Dan Caplinger: No, it's actually easier to get IRA money down to your loved ones after you pass away than it is, in many cases, with ordinary assets. You don't need a will or a trust or anything like that in order to do it. IRAs come with what's called beneficiary designation forms. Every financial institution, when you open up an IRA, you're going to see a sheet in all those papers that you have to sign, and it's going to say, "Who do you want your IRA to go to after you pass away?" And there's going to be a bunch of choices. If you have a spouse, there's going to be a special check-the-box for the spouse, because spousal beneficiaries of an IRA have some special rights that non-spouses don't have. Specifically, if your spouse inherits your IRA, they can just take that money and put it into an account in their own name. They can treat it the same way as they treat their own IRA money that they saved themselves. 
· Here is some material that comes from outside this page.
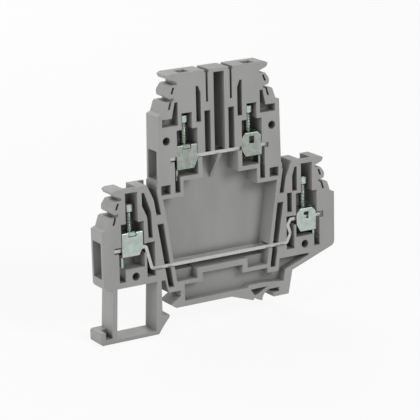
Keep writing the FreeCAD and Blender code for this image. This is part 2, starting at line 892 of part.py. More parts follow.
def tab_recess(body):
    """Recess between the foot's outer bar and its finger tab."""
    outer = "foot_outer + foot_lean"
    corners = box_loop(f"-({outer} + tab_reach - tab_wall)", f"-({outer})",
                       "-(foot_bottom - tab_wall)", "-tab_top + overcut")
    cut_loops(body, "tab_recess", [corners], "tab_deep")


def make_housing():
    """The moulded housing, in one piece with its rail foot."""
    body = new_body("housing")
    outline = new_sketch(body, "outline", "XZ")
    right = half_outline()
    corners = right + underside_outline() + flip(right, -1)[::-1]
    add_loop(outline, corners, {("arm_tip", "0"): "arm_round"})
    add_loop(outline, foot_window())
    add_loop(outline, arm_slot())
    pad(body, outline, "plate", "thickness", middle=True)
    corners = [("deck_half", "deck_bottom + rib"), ("-deck_half", "deck_bottom")]
    round_edges(body, outline, "deck_round", corners, "corner_round")
    tab = "-(foot_outer + foot_lean + tab_reach)"
    tab_corners = [(tab, "-foot_bottom"), (tab, "-tab_top")]
    round_edges(body, outline, "tab_fillet", tab_corners, "tab_round")
    for level in ("upper", "lower"):
        for side in SIDES:
            label_stair(body, level, side)
    alignment_pegs(body)
    wire_entries(body)
    driver_shafts(body)
    back_notches(body)
    tab_recess(body)
    for level in ("upper", "lower"):
        for side in SIDES:
            lug_slots(body, level, side)
    bar_channels(body)
    recesses = [lower_bay(), *both_sides([*shallow_recesses(), ledge_pocket()])]
    cut_loops(body, "recesses", recesses, "shallow_deep")
    bays = [middle_bay(), *both_sides([slanted_slot(), valley()])]
    cut_loops(body, "bays", bays, HOLLOW)
    chambers = both_sides([upper_chamber(), lower_chamber()])
    cut_loops(body, "chambers", chambers, HOLLOW)
    channel = box_loop("-channel_half", "channel_half",
                       "upper_bar_height + bar_thick", "channel_top")
    slots = [channel, left_side_slot(), *right_side_slots()]
    slots += both_sides([*tower_slots(), bar_pocket()])
    cut_loops(body, "slots", slots, HOLLOW)
    bar_gusset(body)
    return finish(body)


# Clamping cages

def make_cage(label, side, centre, bottom):
    """One cage, folded from sheet round the bar and the wire.

    It is drawn as the left-hand one stands: its notched wall to the front and
    its wire guard to the left. The right-hand ones are turned half round.
    """
    body = new_body(label)
    half = "cage_length / 2"
    depth = "cage_depth / 2"
    ring = new_sketch(body, f"{label}_ring", "YZ")
    add_loop(ring, box_loop(f"-{depth}", depth, "0", "cage_height"))
    add_loop(ring, box_loop(f"-{depth} + cage_sheet", f"{depth} - cage_sheet", "cage_sheet",
                            "cage_height - cage_top_thick"))
    pad(body, ring, f"{label}_fold", "cage_length", middle=True)
    folds = [(f"-{depth}", "0"), (depth, "0"), (depth, "cage_height"), (f"-{depth}", "cage_height")]
    round_edges(body, ring, f"{label}_bends", folds, "cage_fold", axis="X")
    bevel = new_sketch(body, f"{label}_bevel", "XZ", depth)
    add_loop(bevel, [
        (f"{half} - cage_bevel", "-overcut"),
        (f"{half} + overcut", "-overcut"),
        (f"{half} + overcut", "cage_bevel_height"),
        (half, "cage_bevel_height"),
        (f"{half} - cage_bevel", "0"),
    ])
    pocket(body, bevel, f"{label}_bevel_cut", "cage_depth")
    notch = new_sketch(body, f"{label}_notch", "XZ", depth)
    add_loop(notch, box_loop("-cage_notch / 2", "cage_notch / 2",
                             "cage_height - cage_notch_deep", "cage_height + overcut"))
    pocket(body, notch, f"{label}_notch_cut", "cage_sheet")
    tab = new_sketch(body, f"{label}_tab", "XZ", f"{depth} - cage_sheet")
    add_loop(tab, box_loop("-cage_notch / 2 + cage_tab_gap", "cage_notch / 2 - cage_tab_gap",
                           "cage_height - cage_notch_deep + cage_tab_gap",
                           "cage_height - cage_tab_gap"))
    pad(body, tab, f"{label}_tab_pad", "cage_sheet * 3 / 4")
    eye = new_sketch(body, f"{label}_eye", "XZ", f"-({depth})")
    add_loop(eye, box_loop("-cage_eye_width / 2", "cage_eye_width / 2",
                           "cage_eye_centre - cage_eye_height / 2",
                           "cage_eye_centre + cage_eye_height / 2"))
    pocket(body, eye, f"{label}_eye_cut", "cage_sheet", reverse=True)
    ears = new_sketch(body, f"{label}_ears", "XZ", f"-({depth})")
    for sign in SIDES.values():
        add_loop(ears, flip([
            (f"{half} - cage_ear", "cage_height + overcut"),
            (f"{half} - cage_ear", "cage_height"),
            (half, "cage_height - cage_ear"),
            (f"{half} + overcut", "cage_height - cage_ear"),
            (f"{half} + overcut", "cage_height + overcut"),
        ], sign))
    pocket(body, ears, f"{label}_ears_cut", "cage_depth / 2", reverse=True)
    guard = new_sketch(body, f"{label}_guard", "XZ")
    add_loop(guard, box_loop(f"-{half}", f"-{half} + cage_sheet", "-guard_length",
                             "cage_sheet"))
    pad(body, guard, f"{label}_guard_pad", "guard_width", middle=True)
    hole = new_sketch(body, f"{label}_hole", "XY", "cage_height")
    add_circle(hole, "0", "0", "shank_radius + screw_play")
    pocket(body, hole, f"{label}_hole_cut", "cage_top_thick + overcut")
    sign = SIDES[side]
    body.setExpression("Placement.Base.x", bound(f"{sign} * {centre}"))
    body.setExpression("Placement.Base.y", bound("screw_axis"))
    body.setExpression("Placement.Base.z", bound(bottom))
    if side == "right":
        body.Placement.Rotation = FreeCAD.Rotation(FreeCAD.Vector(0, 0, 1), 180)
    return finish(body)


# Clamping screws

def make_screw(label, side, centre, seat):
    """Slotted cheese-head screw; its tip stands at the seat height."""
    body = new_body(label)
    profile = new_sketch(body, f"{label}_profile", "XZ")
    under = "screw_length - head_height"
    add_loop(profile, [
        ("0", "0"),
        ("shank_radius - point_length / 2", "0"),
        ("shank_radius", "point_length"),
        ("shank_radius", under),
        ("head_radius", under),
        ("head_radius", "screw_length - head_bevel"),
        ("head_radius - head_bevel", "screw_length"),
        ("0", "screw_length"),
    ])
    turned = body.newObject("PartDesign::Revolution", f"{label}_turned")
    turned.Profile = profile
    turned.ReferenceAxis = (profile, ["V_Axis"])
    turned.Angle = 360
    body.Tip = turned
    slot = new_sketch(body, f"{label}_slot", "XY", "screw_length")
    add_loop(slot, box_loop("-head_radius - overcut", "head_radius + overcut",
                            "-driver_slot / 2", "driver_slot / 2"))
    pocket(body, slot, f"{label}_slot_cut", "driver_slot_deep")
    body.setExpression("Placement.Base.x", bound(f"{SIDES[side]} * {centre}"))
    body.setExpression("Placement.Base.y", bound("screw_axis"))
    body.setExpression("Placement.Base.z", bound(seat))
    return body


# Current bars

def make_upper_bar():
    """Straight bar that joins the two upper terminals."""
    body = new_body("upper_current_bar")
    profile = new_sketch(body, "upper_bar_side", "XZ")
    add_loop(profile, box_loop("-upper_bar_half", "upper_bar_half", "upper_bar_height",
                               "upper_bar_height + bar_thick"))
    pad(body, profile, "upper_bar_pad", "bar_width", middle=True)
    body.setExpression("Placement.Base.y", bound("screw_axis"))
    return body


def make_lower_bar():
    """Bar that joins the two lower terminals, cranked up at both ends."""
    body = new_body("lower_current_bar")
    low = "lower_bar_height + bar_thick / 2"
    high = "lower_bar_tips + bar_thick / 2"
    rise = f"({high} - {low})"
    path = new_sketch(body, "lower_bar_path", "XZ")
    add_bent_run(path, [
        ("-lower_bar_half", high),
        ("-bar_left_shoulder", high),
        ("-bar_left_knee", f"{low} + {rise} / 2"),
        ("-bar_foot_reach", low),
        ("bar_foot_reach", low),
        ("bar_right_knee", f"{low} + {rise} / 3"),
        ("bar_right_shoulder", f"{high} - {rise} / 5"),
        ("bar_right_shoulder + bar_thick", high),
        ("lower_bar_half", high),
    ], "bar_bend_round")
    section = new_sketch(body, "lower_bar_section", "YZ", "-lower_bar_half")
    add_loop(section, box_loop("-bar_width / 2", "bar_width / 2", f"{high} - bar_thick / 2",
                               f"{high} + bar_thick / 2"))
    bar = body.newObject("PartDesign::AdditivePipe", "lower_bar_sweep")
    bar.Profile = section
    bar.Spine = path
    body.Tip = bar
    body.setExpression("Placement.Base.y", bound("screw_axis"))
    return body


def failed_objects():
    """Names of everything in the document that did not build."""
    return [item.Name for item in doc.Objects if {"Invalid", "Error"} & set(item.State)]


def write_parts(bodies):
    """Check every piece, then write each to its own file."""
    failed = failed_objects()
    if failed:
        raise ValueError(f"not built: {failed}")
    shapes = {body.Label: body.Shape for body in bodies}
    for label, shape in shapes.items():
        if shape.isNull() or not shape.isValid() or len(shape.Solids) != 1:
            raise ValueError(f"{label} is not one valid solid")
    os.makedirs("parts", exist_ok=True)
    for label, shape in shapes.items():
        shape.exportStep(f"parts/{label}.step")
        box = shape.BoundBox
        print(f"{label}: {box.XLength:.2f} x {box.YLength:.2f} x {box.ZLength:.2f} mm,",
              f"{shape.Volume:.1f} mm3")


fill_sheet()
pieces = [make_housing()]
BAR_UNDERSIDES = {"upper": "upper_bar_height", "lower": "lower_bar_tips"}
for level in ("upper", "lower"):
    for side in SIDES:
        tag = f"{level}_{side}"
        bar = BAR_UNDERSIDES[level]
        seat = f"{bar} + bar_thick + screw_lift"
        if tag == "lower_left":
            seat = f"{seat} + lower_left_lift"
        bottom = f"({bar} - {tag}_drop)"
        pieces.append(make_cage(f"clamping_cage_{tag}", side, f"{level}_centre", bottom))
        pieces.append(make_screw(f"clamping_screw_{tag}", side, f"{level}_centre", seat))
pieces.append(make_upper_bar())
pieces.append(make_lower_bar())
doc.recompute()
write_parts(pieces)
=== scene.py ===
# %% [markdown]
# # A feed-through terminal block in Blender
# The real object is a slim grey moulding, open on one side. Inside it two bent
# metal bars join four screw clamps. Its solids come from a CAD model, so this
# lesson loads them as a fixed frame, gives every surface a material of its own
# and makes only what the solids leave plain: the threads of the screws.

# %% Load the solids
from math import radians

import bmesh
import bpy
import numpy as np
from mathutils import Matrix, Vector


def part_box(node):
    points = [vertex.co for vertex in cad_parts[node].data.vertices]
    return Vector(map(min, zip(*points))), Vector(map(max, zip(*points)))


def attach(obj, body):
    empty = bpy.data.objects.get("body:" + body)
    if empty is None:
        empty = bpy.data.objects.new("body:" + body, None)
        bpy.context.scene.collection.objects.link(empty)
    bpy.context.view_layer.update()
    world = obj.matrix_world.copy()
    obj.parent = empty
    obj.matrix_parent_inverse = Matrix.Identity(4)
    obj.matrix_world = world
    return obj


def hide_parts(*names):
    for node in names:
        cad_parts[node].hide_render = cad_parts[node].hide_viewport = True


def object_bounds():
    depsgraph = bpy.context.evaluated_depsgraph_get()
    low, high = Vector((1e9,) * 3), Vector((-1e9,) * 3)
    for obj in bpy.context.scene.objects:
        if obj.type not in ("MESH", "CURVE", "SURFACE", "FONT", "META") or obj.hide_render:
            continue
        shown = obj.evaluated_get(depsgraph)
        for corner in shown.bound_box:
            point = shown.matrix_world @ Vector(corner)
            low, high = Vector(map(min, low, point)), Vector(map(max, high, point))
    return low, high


MM = 0.001
MICROMETRE = 1e-6
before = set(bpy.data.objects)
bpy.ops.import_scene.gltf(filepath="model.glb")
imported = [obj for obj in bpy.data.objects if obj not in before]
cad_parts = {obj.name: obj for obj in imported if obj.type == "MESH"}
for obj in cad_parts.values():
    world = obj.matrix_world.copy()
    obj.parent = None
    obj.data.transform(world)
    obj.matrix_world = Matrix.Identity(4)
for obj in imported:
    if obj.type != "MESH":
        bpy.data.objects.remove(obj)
solid_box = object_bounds()
print("solids:", sorted(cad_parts))

# %% [markdown]
# ## Camera
# A product photograph is taken from far away with a long lens, so that upright
# edges stay nearly parallel. The camera stands about half a metre from the
# block, to the left of its open side and a little above it. Its axes are worked
# out from three angles and put straight into the camera's matrix, because that
# leaves no doubt about the order of the turns.

# %% Directions of the camera
AZIMUTH = radians(30.508)
ELEVATION = radians(15.45)
ROLL = radians(-1.3235)


def camera_axes(azimuth, elevation, roll):
    """Right, up and forward directions: forward turns by the azimuth about Z and
    dips by the elevation; right and up then turn about it by the roll."""
    forward = Vector((np.sin(azimuth) * np.cos(elevation),
                      np.cos(azimuth) * np.cos(elevation), -np.sin(elevation)))
    right = Vector((np.cos(azimuth), -np.sin(azimuth), 0.0))
    up = right.cross(forward)
    turned_right = right * np.cos(roll) + up * np.sin(roll)
    turned_up = up * np.cos(roll) - right * np.sin(roll)
    return turned_right, turned_up, forward


right, up, forward = camera_axes(AZIMUTH, ELEVATION, ROLL)
print("the camera looks along", [round(c, 3) for c in forward])

# %% [markdown]
# The lens and the distance follow from two measures in the picture: the focal
# length in pixels, and how many pixels a millimetre takes up at the block's
# origin. The camera then slides sideways until the origin falls on its pixel.

# %% Place the camera
FOCAL_PIXELS = 2048.3
FRAME_PIXELS = 420
ORIGIN_PIXEL = (217.6, 295.5)
PIXELS_PER_MM = 3.749
SENSOR_MM = 36.0
NEAREST = 0.01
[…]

With a non-spouse, you can't do that, so what you end up with is what's called an inherited IRA. There's some pretty complex rules about how long you can keep money in that inherited IRA, how fast you need to take it out. But in general, the mechanics of getting that money over to the person who you want to inherit that money is very simple. It's just a matter of, you fill out that form, you put their name and information on there, and then when you pass away, that heir can come in to that financial institution and say, "This person named me to inherit this IRA," and then that person will sign the forms that you signed to set it up, and they'll treat it the way they need to treat it going forward.